> _Instruction_: Scan the records for the word "materials". Copy each line that includes it.

BEGIN Data for processing

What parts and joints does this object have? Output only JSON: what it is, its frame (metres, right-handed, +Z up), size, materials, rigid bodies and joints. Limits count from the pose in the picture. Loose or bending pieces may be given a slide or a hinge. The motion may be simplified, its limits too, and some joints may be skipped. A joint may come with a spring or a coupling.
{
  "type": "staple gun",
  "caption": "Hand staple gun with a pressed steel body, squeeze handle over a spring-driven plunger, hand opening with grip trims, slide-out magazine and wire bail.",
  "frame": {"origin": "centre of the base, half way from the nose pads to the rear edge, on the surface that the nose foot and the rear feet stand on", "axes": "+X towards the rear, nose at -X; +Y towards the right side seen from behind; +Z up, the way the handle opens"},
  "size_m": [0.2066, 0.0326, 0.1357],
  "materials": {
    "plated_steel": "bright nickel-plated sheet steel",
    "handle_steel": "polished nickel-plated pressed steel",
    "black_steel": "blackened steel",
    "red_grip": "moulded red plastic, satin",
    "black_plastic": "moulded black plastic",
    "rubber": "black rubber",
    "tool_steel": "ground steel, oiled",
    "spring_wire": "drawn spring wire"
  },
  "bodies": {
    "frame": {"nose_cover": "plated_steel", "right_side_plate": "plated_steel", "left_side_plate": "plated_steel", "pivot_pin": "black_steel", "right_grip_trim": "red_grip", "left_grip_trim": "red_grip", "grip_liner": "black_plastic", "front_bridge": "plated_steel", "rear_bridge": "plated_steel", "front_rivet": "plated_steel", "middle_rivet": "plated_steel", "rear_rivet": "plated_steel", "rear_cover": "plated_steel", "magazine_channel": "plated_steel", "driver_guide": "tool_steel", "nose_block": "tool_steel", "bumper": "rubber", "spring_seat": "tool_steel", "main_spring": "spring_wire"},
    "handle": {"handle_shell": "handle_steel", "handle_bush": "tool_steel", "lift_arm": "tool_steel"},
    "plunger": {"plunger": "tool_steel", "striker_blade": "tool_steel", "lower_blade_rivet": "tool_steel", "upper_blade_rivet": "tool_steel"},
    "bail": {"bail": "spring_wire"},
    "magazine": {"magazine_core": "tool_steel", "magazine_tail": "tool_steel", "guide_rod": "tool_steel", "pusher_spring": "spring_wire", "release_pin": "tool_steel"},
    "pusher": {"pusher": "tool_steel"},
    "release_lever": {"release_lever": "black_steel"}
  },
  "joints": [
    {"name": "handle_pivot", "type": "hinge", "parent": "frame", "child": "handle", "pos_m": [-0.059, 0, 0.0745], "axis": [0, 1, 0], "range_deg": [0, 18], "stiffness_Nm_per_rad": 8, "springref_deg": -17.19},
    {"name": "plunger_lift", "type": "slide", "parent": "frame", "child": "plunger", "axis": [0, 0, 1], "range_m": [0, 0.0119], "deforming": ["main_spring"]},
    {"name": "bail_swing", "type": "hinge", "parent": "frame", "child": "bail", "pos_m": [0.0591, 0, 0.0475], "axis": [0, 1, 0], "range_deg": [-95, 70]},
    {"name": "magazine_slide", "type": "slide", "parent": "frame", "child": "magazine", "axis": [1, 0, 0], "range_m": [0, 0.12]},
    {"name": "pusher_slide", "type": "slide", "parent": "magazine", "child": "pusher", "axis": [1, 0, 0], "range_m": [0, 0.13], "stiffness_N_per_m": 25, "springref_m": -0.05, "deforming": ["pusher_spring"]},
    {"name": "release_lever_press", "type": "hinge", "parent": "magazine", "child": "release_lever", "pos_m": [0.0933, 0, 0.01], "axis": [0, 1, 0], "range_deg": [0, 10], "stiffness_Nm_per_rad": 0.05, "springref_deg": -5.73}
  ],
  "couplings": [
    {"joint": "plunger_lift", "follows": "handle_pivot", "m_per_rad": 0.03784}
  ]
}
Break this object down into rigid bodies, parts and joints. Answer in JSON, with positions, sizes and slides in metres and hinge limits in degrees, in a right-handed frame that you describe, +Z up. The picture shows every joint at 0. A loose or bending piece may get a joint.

END Data for processing

> _Finished task_:
What parts and joints does this object have? Output only JSON: what it is, its frame (metres, right-handed, +Z up), size, materials, rigid bodies and joints. Limits count from the pose in the picture. Loose or bending pieces may be given a slide or a hinge. The motion may be simplified, its limits too, and some joints may be skipped. A joint may come with a spring or a coupling.
  "materials": {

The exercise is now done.